> **Exercise task**
Your task is to copy a single run of lines that starts at the line with "for suffix, piece" and stops at the line with "cad_parts[node].hide_render = cad_parts[node].hide_viewport", keeping both ends. Copy nothing else.

___ Dataset excerpt ___

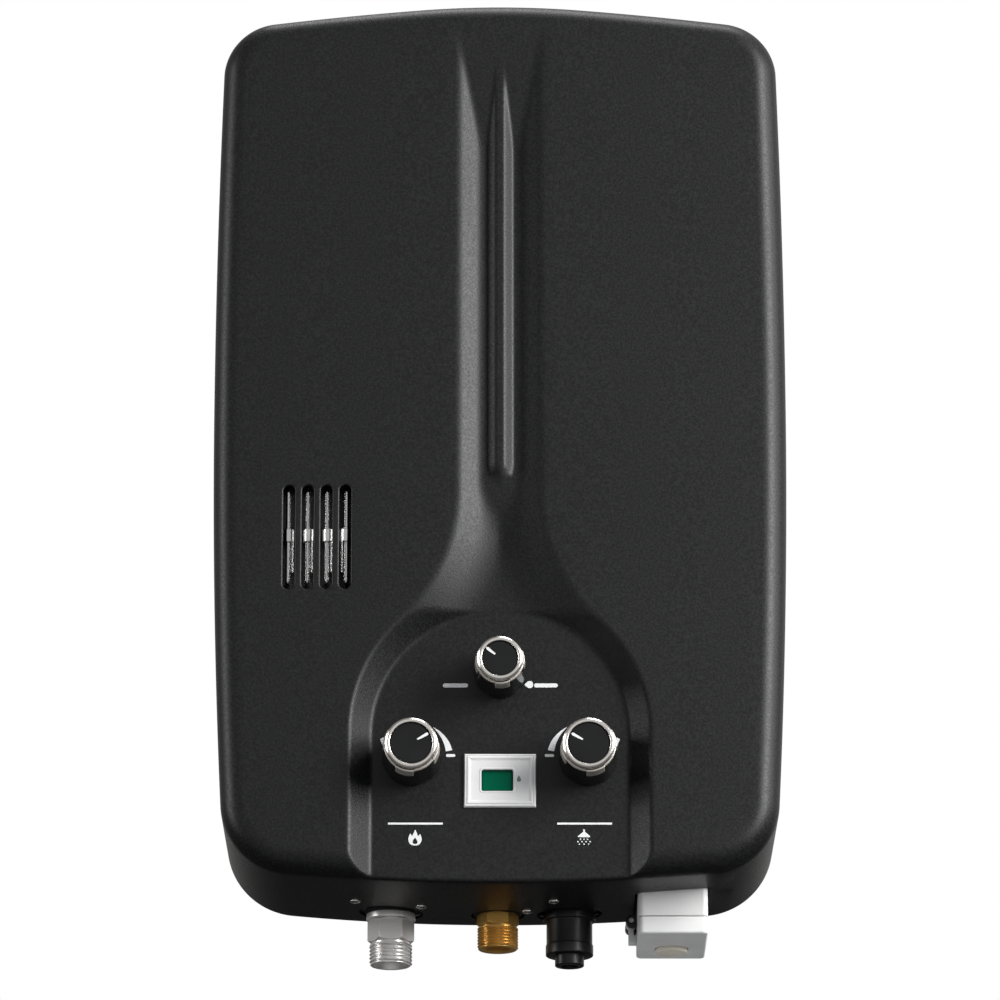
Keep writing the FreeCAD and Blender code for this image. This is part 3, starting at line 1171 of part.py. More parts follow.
def gas_manifold():
    """Block that the gas valve's riser feeds, and the rail with one nozzle for each burner."""
    x, z = SEASON_KNOB["x"], SEASON_KNOB["z"]
    rail_y = (RAIL_Y[0] + RAIL_Y[1]) / 2
    parts = [block(-MIXER_HALF, MIXER_HALF, *MIXER_Y, mixer_foot(), RAIL_Z - MIXER_TOP),
             block(-RAIL_HALF, RAIL_HALF, *RAIL_Y, RAIL_Z - RAIL_HALF_HEIGHT, RAIL_Z + RAIL_HALF_HEIGHT),
             knob_boss(x, z, KNOB_BOSS_FRONT_Y, SEASON_BOSS_R)]
    parts += [rod(vec(x, RAIL_Y[0], NOZZLE_Z), OUT, NOZZLE_R, NOZZLE_LENGTH) for x in burner_centres()]
    bores = [spindle_bore(x, z, KNOB_BOSS_FRONT_Y),
             axis_x(-RAIL_HALF + RAIL_END, RAIL_HALF - RAIL_END, RAIL_BORE_R, rail_y, RAIL_Z),
             rod(vec(GAS_RISER_X, VALVE_Y, mixer_foot() - 1), UP, GAS_BORE_R, 1 + MIXER_BORE_DEPTH)]
    bores += [rod(vec(x, rail_y, NOZZLE_Z), OUT, NOZZLE_BORE_R, 2 * NOZZLE_LENGTH) for x in burner_centres()]
    return fused(parts).cut(bores)


def mixer_foot():
    return RAIL_Z - MIXER_RISE


def burner_centres():
    return [k * BURNER_PITCH for k in range(-BURNER_SIDE_COUNT, BURNER_SIDE_COUNT + 1)]


def burner_bars():
    bars = []
    y0, y1 = BURNER_Y
    z0, z1 = BURNER_Z
    for x in burner_centres():
        bar = block(x - BURNER_WIDTH / 2, x + BURNER_WIDTH / 2, y0, y1, z0, z1)
        top = [e for e in bar.Edges if e.BoundBox.YLength > (y1 - y0) / 2 and e.BoundBox.ZMin > z1 - 1]
        bar = bar.makeFillet(BURNER_ROUND, top)
        bore_z = z0 + BURNER_BORE_RISE
        cuts = [rod(vec(x, y1 + 1, bore_z), OUT, BURNER_BORE_R, y1 - y0 - 2 * BURNER_WALL),
                block(x - BURNER_THROAT_HALF, x + BURNER_THROAT_HALF, y0 + BURNER_WALL, y1 - BURNER_WALL,
                      bore_z, z1 - BURNER_WALL)]
        cuts += [block(x - FLAME_PORT_HALF, x + FLAME_PORT_HALF, y, y + FLAME_PORT_WIDTH,
                       z1 - FLAME_PORT_DEPTH, z1 + 1)
                 for y in range(int(y0) + FLAME_PORT_PITCH, int(y1 - BURNER_WALL), FLAME_PORT_PITCH)]
        bars.append(bar.cut(cuts))
    return Part.makeCompound(bars)


def open_box(half, y0, y1, z0, z1, sheet):
    """Four walls of sheet, open above and below."""
    room = block(-half + sheet, half - sheet, y0 + sheet, y1 - sheet, z0 - 1, z1 + 1)
    return block(-half, half, y0, y1, z0, z1).cut(room)


def burner_frame():
    y0, y1 = CHAMBER_Y
    sides = open_box(CHAMBER_HALF, y0, y1, FRAME_Z, CHAMBER_Z[0], CHAMBER_SHEET)
    window = CHAMBER_HALF - FRAME_POST
    sides = sides.cut(block(-window, window, FRAME_WINDOW_Y, 0, FRAME_Z - 1, RAIL_Z + FRAME_WINDOW_RISE))
    rests = [block(-CHAMBER_HALF, CHAMBER_HALF, y - REST_HALF, y + REST_HALF,
                   BURNER_Z[0] - REST_THICK, BURNER_Z[0])
             for y in (BURNER_Y[0] + REST_INSET, BURNER_Y[1] - REST_INSET)]
    return fused([sides] + rests)


def ignition_electrodes():
    y, z = CHAMBER_Y[0], CHAMBER_Z[0] + ELECTRODE_LIFT
    return Part.makeCompound([fused([rod(vec(x, y - SLEEVE_OUT, z), BACK, ELECTRODE_R, SLEEVE_LENGTH),
                                     rod(vec(x, y - ELECTRODE_OUT, z), BACK, ELECTRODE_WIRE_R,
                                         ELECTRODE_LENGTH)])
                              for x in (-ELECTRODE_X, ELECTRODE_X)])


def igniter_box():
    w, d, h = IGNITER_SIZE
    x0 = CHAMBER_HALF + IGNITER_X
    body = rounded_block(x0, x0 + w, -d, -PLATE, IGNITER_Z, IGNITER_Z + h, IGNITER_CORNER_R)
    long, deep, tall = IGNITER_PLUG
    centres = [x0 + w / 2 + k * IGNITER_PLUG_PITCH for k in (-1, 0, 1)]
    plugs = [block(x - long / 2, x + long / 2, IGNITER_PLUG_Y, IGNITER_PLUG_Y + deep,
                   IGNITER_Z - tall, IGNITER_Z) for x in centres]
    return fused([body] + plugs)


# ---------------------------------------------------------------- exchanger, pipes, flue

def combustion_chamber():
    y0, y1 = CHAMBER_Y
    shell = open_box(CHAMBER_HALF, y0, y1, *CHAMBER_Z, CHAMBER_SHEET)
    holes = [axis_x(-CHAMBER_HALF - 1, CHAMBER_HALF + 1, TUBE_R, y, EXCHANGER_Z) for y in TUBE_ROWS]
    holes += [rod(vec(x, y0 - 1, CHAMBER_Z[0] + ELECTRODE_LIFT), BACK, ELECTRODE_R, 3)
              for x in (-ELECTRODE_X, ELECTRODE_X)]
    foot_w, foot_h = CHAMBER_FOOT
    feet = [block(x - foot_w / 2, x + foot_w / 2, y1, -PLATE, z, z + foot_h)
            for x in (-CHAMBER_FOOT_X, CHAMBER_FOOT_X)
            for z in (CHAMBER_Z[0] + CHAMBER_FOOT_INSET, CHAMBER_Z[1] - CHAMBER_FOOT_INSET - foot_h)]
    return fused([shell.cut(holes)] + feet)


def exchanger_fins():
    gap = CHAMBER_SHEET
    fins = []
    for k in range(-FIN_SIDE_COUNT, FIN_SIDE_COUNT + 1):
        x = k * FIN_PITCH
        fin = block(x - FIN_THICK / 2, x + FIN_THICK / 2, CHAMBER_Y[0] + gap, CHAMBER_Y[1] - gap, *FIN_Z)
        fins.append(fin.cut([axis_x(x - 1, x + 1, TUBE_R, y, EXCHANGER_Z) for y in TUBE_ROWS]))
    return Part.makeCompound(fins)


def bent_path(points, radius):
    """Straight runs joined by tangent arcs of one radius."""
    edges, start = [], points[0]
    for before, corner, after in zip(points, points[1:], points[2:]):
        a, b = (before - corner).normalize(), (after - corner).normalize()
        half_angle = a.getAngle(b) / 2
        cut = radius / math.tan(half_angle)
        first, last = corner + a * cut, corner + b * cut
        middle = (a + b).normalize()
        centre = corner + middle * (radius / math.sin(half_angle))
        if (first - start).Length > 1e-6:
            edges.append(Part.makeLine(start, first))
        edges.append(Part.Arc(first, centre - middle * radius, last).toShape())
        start = last
    edges.append(Part.makeLine(start, points[-1]))
    return Part.Wire(edges)


def bent_tube(points, radius):
    path = bent_path(points, radius)
    direction = (points[1] - points[0]).normalize()
    solids = [path.makePipeShell([Part.Wire(Part.makeCircle(r, points[0], direction))], True, True)
              for r in (TUBE_R, TUBE_R - TUBE_WALL)]
    return solids[0].cut(solids[1])


def exchanger_tube():
    front, middle, rear = TUBE_ROWS
    end = CHAMBER_HALF + TUBE_STUB
    bend = (front - middle) / -2
    turn = end + bend
    points = [vec(end, front, EXCHANGER_Z), vec(-turn, front, EXCHANGER_Z), vec(-turn, middle, EXCHANGER_Z),
              vec(turn, middle, EXCHANGER_Z), vec(turn, rear, EXCHANGER_Z), vec(-end, rear, EXCHANGER_Z)]
    return bent_tube(points, bend - RETURN_SLACK)


def cold_pipe():
    end = CHAMBER_HALF + TUBE_STUB
    front = TUBE_ROWS[0]
    points = [vec(WATER_BODY_END_X, VALVE_Y, VALVE_Z), vec(RISER_X, VALVE_Y, VALVE_Z),
              vec(RISER_X, front, VALVE_Z + COLD_SWEEP), vec(RISER_X, front, EXCHANGER_Z),
              vec(end, front, EXCHANGER_Z)]
    return bent_tube(points, BEND_R)


def hot_pipe():
    end = CHAMBER_HALF + TUBE_STUB
    rear = TUBE_ROWS[-1]
    points = [vec(-end, rear, EXCHANGER_Z), vec(-RISER_X, rear, EXCHANGER_Z),
              vec(-RISER_X, rear, HOT_RUN_Z + HOT_SWEEP),
              vec(-RISER_X + HOT_SWEEP, PORT_Y, HOT_RUN_Z), vec(OUTLET_X, PORT_Y, HOT_RUN_Z),
              vec(OUTLET_X, PORT_Y, HOT_RUN_Z - HOT_DROP)]
    return bent_tube(points, HOT_BEND_R)


def frustum(half0, ys0, z0, half1, ys1, z1):
    wires = [Part.makePolygon([vec(h, ys[0], z), vec(h, ys[1], z), vec(-h, ys[1], z), vec(-h, ys[0], z),
                               vec(h, ys[0], z)])
             for h, ys, z in ((half0, ys0, z0), (half1, ys1, z1))]
    return Part.makeLoft(wires, True, True)


def flue_hood():
    s = CHAMBER_SHEET
    low = CHAMBER_Z[1]
    outer = [frustum(CHAMBER_HALF, CHAMBER_Y, low, NECK_HALF, NECK_Y, HOOD_TOP_Z),
             block(-NECK_HALF, NECK_HALF, *NECK_Y, HOOD_TOP_Z, HOOD_NECK_Z)]
    shrink = [(CHAMBER_Y[0] + s, CHAMBER_Y[1] - s), (NECK_Y[0] + s, NECK_Y[1] - s)]
    inner = [frustum(CHAMBER_HALF - s, shrink[0], low, NECK_HALF - s, shrink[1], HOOD_TOP_Z),
             block(-NECK_HALF + s, NECK_HALF - s, *shrink[1], HOOD_TOP_Z, HOOD_NECK_Z)]
    return fused(outer).cut(fused(inner))


def overheat_thermostat():
    x, y, z = -CHAMBER_HALF, (TUBE_ROWS[0] + TUBE_ROWS[1]) / 2, THERMOSTAT_Z
    long, thick, tall = THERMOSTAT_BLADE
    low_x = x - THERMOSTAT_THICK
    blades = [block(low_x - long, low_x, edge, edge + thick, z - tall / 2, z + tall / 2)
              for edge in (y - tall / 2 - thick, y + tall / 2)]
    return fused([axis_x(low_x, x, THERMOSTAT_R, y, z)] + blades)


def build():
    parts = {
        "front_cover": front_cover(), "back_plate": back_plate(), "connection_bracket": connection_bracket(),
        "flue_grille": flue_grille(), "cover_screws": cover_screws(), "guard_frame": guard_frame(),
        "guard_rods": guard_rods(), "guard_clips": guard_clips(), "guard_studs": guard_studs(),
        "display_bezel": display_bezel(), "display_window": window_block(WINDOW_THICK, WINDOW_PROUD),
        "display_board": display_board(), "hot_water_outlet": hot_water_outlet(), "gas_inlet": gas_inlet(),
        "water_inlet": water_inlet(), "port_gaskets": port_gaskets(), "port_nuts": port_nuts(),
        "battery_box": battery_box(), "battery_lid": battery_lid(), "battery_button": battery_button(),
        "battery_bracket": battery_bracket(), "lid_hinge_pin": lid_hinge_pin(),
        "front_cell": battery_cell(cell_centres()[0], False),
        "rear_cell": battery_cell(cell_centres()[1], True), "top_contacts": top_contacts(),
        "lid_contact": lid_contact(), "water_valve_body": water_valve_body(),
        "water_valve_cover": water_valve_cover(), "diaphragm": diaphragm(), "push_rod": push_rod(),
        "valve_spring": valve_spring(), "valve_screws": valve_screws(), "microswitch": microswitch(),
        "microswitch_lever": microswitch_lever(), "gas_valve_body": gas_valve_body(),
        "gas_solenoid": gas_solenoid(), "gas_manifold": gas_manifold(), "burner_bars": burner_bars(),
        "burner_frame": burner_frame(), "ignition_electrodes": ignition_electrodes(),
        "igniter_box": igniter_box(), "combustion_chamber": combustion_chamber(),
        "exchanger_fins": exchanger_fins(), "exchanger_tube": exchanger_tube(), "cold_pipe": cold_pipe(),
        "hot_pipe": hot_pipe(), "flue_hood": flue_hood(), "overheat_thermostat": overheat_thermostat(),
    }
    for name, knob, side in (("gas", SIDE_KNOB, -1), ("water", SIDE_KNOB, 1), ("season", SEASON_KNOB, 1)):
        pieces = knob_parts(knob, side, KNOB_BOSS_FRONT_Y)
        for suffix, piece in zip(("knob", "knob_trim", "knob_cap", "spindle"), pieces):
            parts[name + "_" + suffix] = piece
    return parts


os.makedirs("parts", exist_ok=True)
for node, shape in build().items():
    shape.exportStep("parts/" + node + ".step")
    print(node, "solids", len(shape.Solids), "valid", shape.isValid(), "volume", round(shape.Volume, 1))
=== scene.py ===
"""Looks of the portable propane water heater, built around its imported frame.

Shapes are worked out in millimetres in the frame's own axes (x to the right, y into the wall, z up)
and turned into metres once, where a piece's mesh is made.
"""
import json
import math
import bmesh
import bpy
import numpy as np
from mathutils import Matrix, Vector
from mathutils.geometry import delaunay_2d_cdt


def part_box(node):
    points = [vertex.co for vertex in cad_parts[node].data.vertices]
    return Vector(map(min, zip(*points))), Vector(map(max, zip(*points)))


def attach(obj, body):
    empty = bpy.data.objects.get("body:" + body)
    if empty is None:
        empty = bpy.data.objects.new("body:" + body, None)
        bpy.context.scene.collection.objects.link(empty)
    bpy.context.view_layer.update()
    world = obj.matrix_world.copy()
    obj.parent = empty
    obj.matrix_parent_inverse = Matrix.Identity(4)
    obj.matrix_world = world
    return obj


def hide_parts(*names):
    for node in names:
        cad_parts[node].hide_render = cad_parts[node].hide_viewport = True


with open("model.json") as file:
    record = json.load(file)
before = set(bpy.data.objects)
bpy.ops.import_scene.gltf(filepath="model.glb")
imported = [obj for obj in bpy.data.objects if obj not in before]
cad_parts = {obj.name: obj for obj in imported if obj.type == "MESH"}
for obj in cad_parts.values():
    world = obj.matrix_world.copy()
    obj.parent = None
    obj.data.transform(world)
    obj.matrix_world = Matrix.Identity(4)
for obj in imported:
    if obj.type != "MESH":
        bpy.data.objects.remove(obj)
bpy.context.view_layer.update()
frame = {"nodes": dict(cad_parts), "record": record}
NODES = frame["nodes"]
SLOT_OF = {part["node"]: part["material_slot"] for part in frame["record"]["subparts"]}
BODIES = frame["record"]["behaviour"]["bodies"]
BODY_OF = {node: body for body, members in BODIES.items() for node in members}
MM = 0.001


def span(node):
    """(lowest, highest) corner of a node, in millimetres."""
    low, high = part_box(node)
    return low / MM, high / MM


# ---------------------------------------------------------------- shader values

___

> **Answer in full**
        for suffix, piece in zip(("knob", "knob_trim", "knob_cap", "spindle"), pieces):
            parts[name + "_" + suffix] = piece
    return parts


os.makedirs("parts", exist_ok=True)
for node, shape in build().items():
    shape.exportStep("parts/" + node + ".step")
    print(node, "solids", len(shape.Solids), "valid", shape.isValid(), "volume", round(shape.Volume, 1))
=== scene.py ===
"""Looks of the portable propane water heater, built around its imported frame.

Shapes are worked out in millimetres in the frame's own axes (x to the right, y into the wall, z up)
and turned into metres once, where a piece's mesh is made.
"""
import json
import math
import bmesh
import bpy
import numpy as np
from mathutils import Matrix, Vector
from mathutils.geometry import delaunay_2d_cdt


def part_box(node):
    points = [vertex.co for vertex in cad_parts[node].data.vertices]
    return Vector(map(min, zip(*points))), Vector(map(max, zip(*points)))


def attach(obj, body):
    empty = bpy.data.objects.get("body:" + body)
    if empty is None:
        empty = bpy.data.objects.new("body:" + body, None)
        bpy.context.scene.collection.objects.link(empty)
    bpy.context.view_layer.update()
    world = obj.matrix_world.copy()
    obj.parent = empty
    obj.matrix_parent_inverse = Matrix.Identity(4)
    obj.matrix_world = world
    return obj


def hide_parts(*names):
    for node in names:
        cad_parts[node].hide_render = cad_parts[node].hide_viewport = True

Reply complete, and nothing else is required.